There are 56,024 people in the area, with 95 percent citing white or Asian ancestry. Median household income is $88,601, about 175 percent of the national figure. AOL Inc. and Nielsen Holdings NV (NLSN) have corporate offices in the neighborhood, also home to the Union Square Greenmarket, one of the nation’s largest farmer’s markets.
“They’re everywhere,” Stephanie Bealert, 33, said of the banks while selling cheese in the square for Consider Bardwell Farm, a dairy based in West Pawlet, Vermont. A trio of national banks -- Citigroup Inc. (C), JPMorgan and Bank of America -- rings the southern end of the park.
The trend is obvious in Bealert’s Williamsburg, Brooklyn, neighborhood, she said. The area along the East River across from Manhattan, once known for its concentration of Hasidic Jews, is now also home to many artists and hipsters.
“There was one local bank when I moved there” in 2008, she said, “and now, it’s gotten a bunch of the big national banks.”
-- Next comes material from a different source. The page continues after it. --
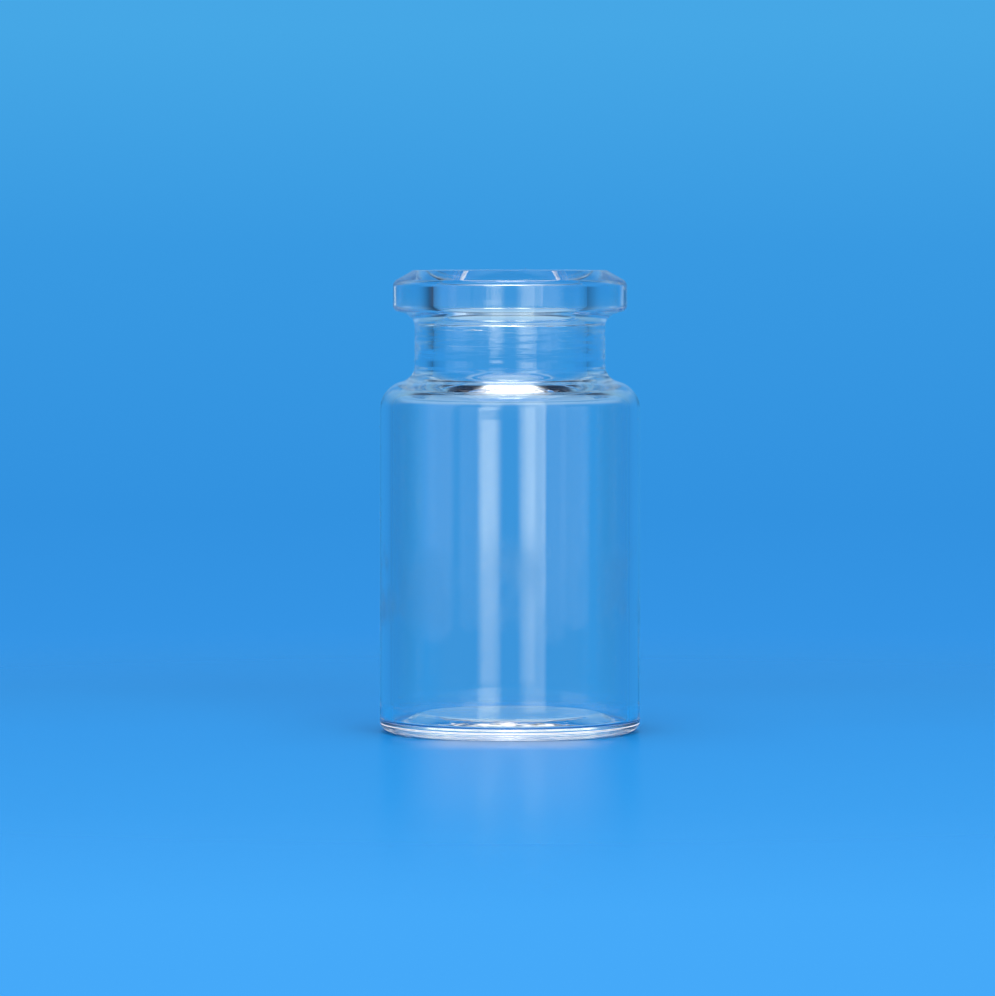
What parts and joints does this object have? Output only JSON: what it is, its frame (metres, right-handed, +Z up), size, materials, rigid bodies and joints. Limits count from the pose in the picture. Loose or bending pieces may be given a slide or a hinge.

JPMorgan, the nation’s largest financial institution by assets, increased its bank branch count by 78 percent to 5,586 during the five-year period, according to FDIC data. The majority of the growth occurred as a result of its 2008 purchase of Washington Mutual Inc.
The percentage of JPMorgan branches in higher-income postal codes grew to 63 percent in 2012, up from 61 percent in 2008, census and banking data compiled by Bloomberg show.
Charlotte, North Carolina-based Bank of America Corp., the nation’s second-largest bank, has 30 percent of its branches in federally defined low- and moderate-income neighborhoods, said Tara Burke, a spokeswoman.
The company had 5,635 branches on June 30, down from its 2008 tally of 6,042. The percentage of branches in neighborhoods with incomes higher than the national median rose less than a percentage point to 58 percent, according to the banking and census data.
Wells Fargo, which has 6,293 branches, the most of any U.S. bank, has closed 425 brick-and-mortar buildings during the last five years. About 75 percent of the closures were related to the company’s 2008 takeover of Wachovia Corp., said Mary Eshet, a spokeswoman for the San Francisco-based bank.
“The decision to close any store goes through rigorous analytics, including in-depth evaluation by our community development group which looks specifically at impacts to low-and moderate-income neighborhoods,” she wrote in an e-mail.
Seventy percent of closed Wells branches were within a mile of another bank location, and 90 percent within two miles, Eshet said. The banking and census data show the bank’s percentage of branches in higher-income postal codes stayed essentially the same in 2012 at 55 percent, with about 3,489 high-income branches out of 6,293.
“We love affluent customers,” Eshet said. “But we’re a mass-market bank.”